A comprehensive component library covering all core UI patterns — from simple inputs to complex data tables — with full interactive state coverage and documented usage guidelines.

03

DEVELOPER HANDOFF

Every component links directly to its Salesforce LWC implementation, with copy-ready code snippets and accessibility annotations baked into the spec documentation.

05 — RESULTS

The Impact

Since adopting the system, product teams have reported a significant reduction in time spent on UI scaffolding. New features that previously required a full sprint of design and engineering setup now launch in days. The system has also become a communication tool — design, engineering, and product now share a common vocabulary, reducing misinterpretation and rework during the handoff phase.

60+ Shared Components
-65% UI Scaffolding Time
8 Products on System
AA WCAG Accessibility

06 — LEARNINGS

What I Learned

01

SYSTEMS ARE PRODUCTS, NOT SIDE PROJECTS

A design system only succeeds if it's treated with the same rigor as the products it supports — with a roadmap, versioning strategy, and genuine ownership. Without that commitment, systems get built and abandoned. With it, they become the highest-leverage investment a product org can make.

02

TOKENS FIRST, COMPONENTS SECOND

The temptation is to start designing components immediately.
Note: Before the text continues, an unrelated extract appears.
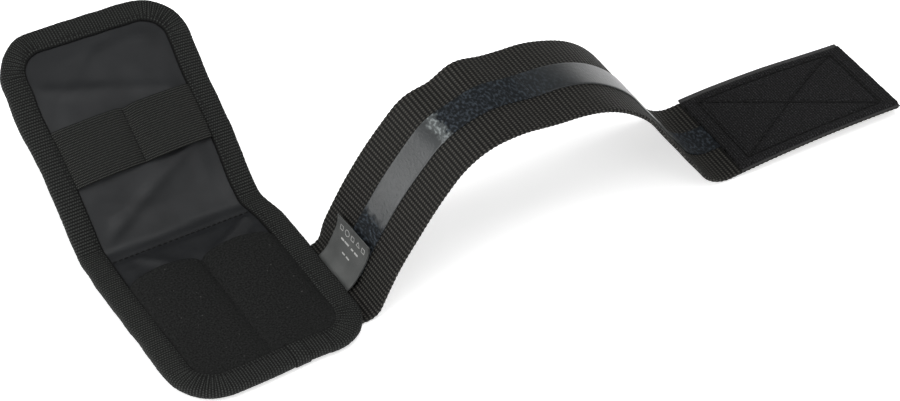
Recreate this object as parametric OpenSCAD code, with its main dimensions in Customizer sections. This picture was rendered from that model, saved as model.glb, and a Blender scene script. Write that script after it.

The more durable approach is to spend more time than you think necessary on token architecture first. Every downstream decision becomes easier and more consistent when the foundation is solid.

03

ADOPTION IS A DESIGN PROBLEM TOO

Building the system was only half the work. Getting teams to use it required documentation, evangelism, and embedding the system into how teams already worked — not asking them to change their workflows to accommodate it.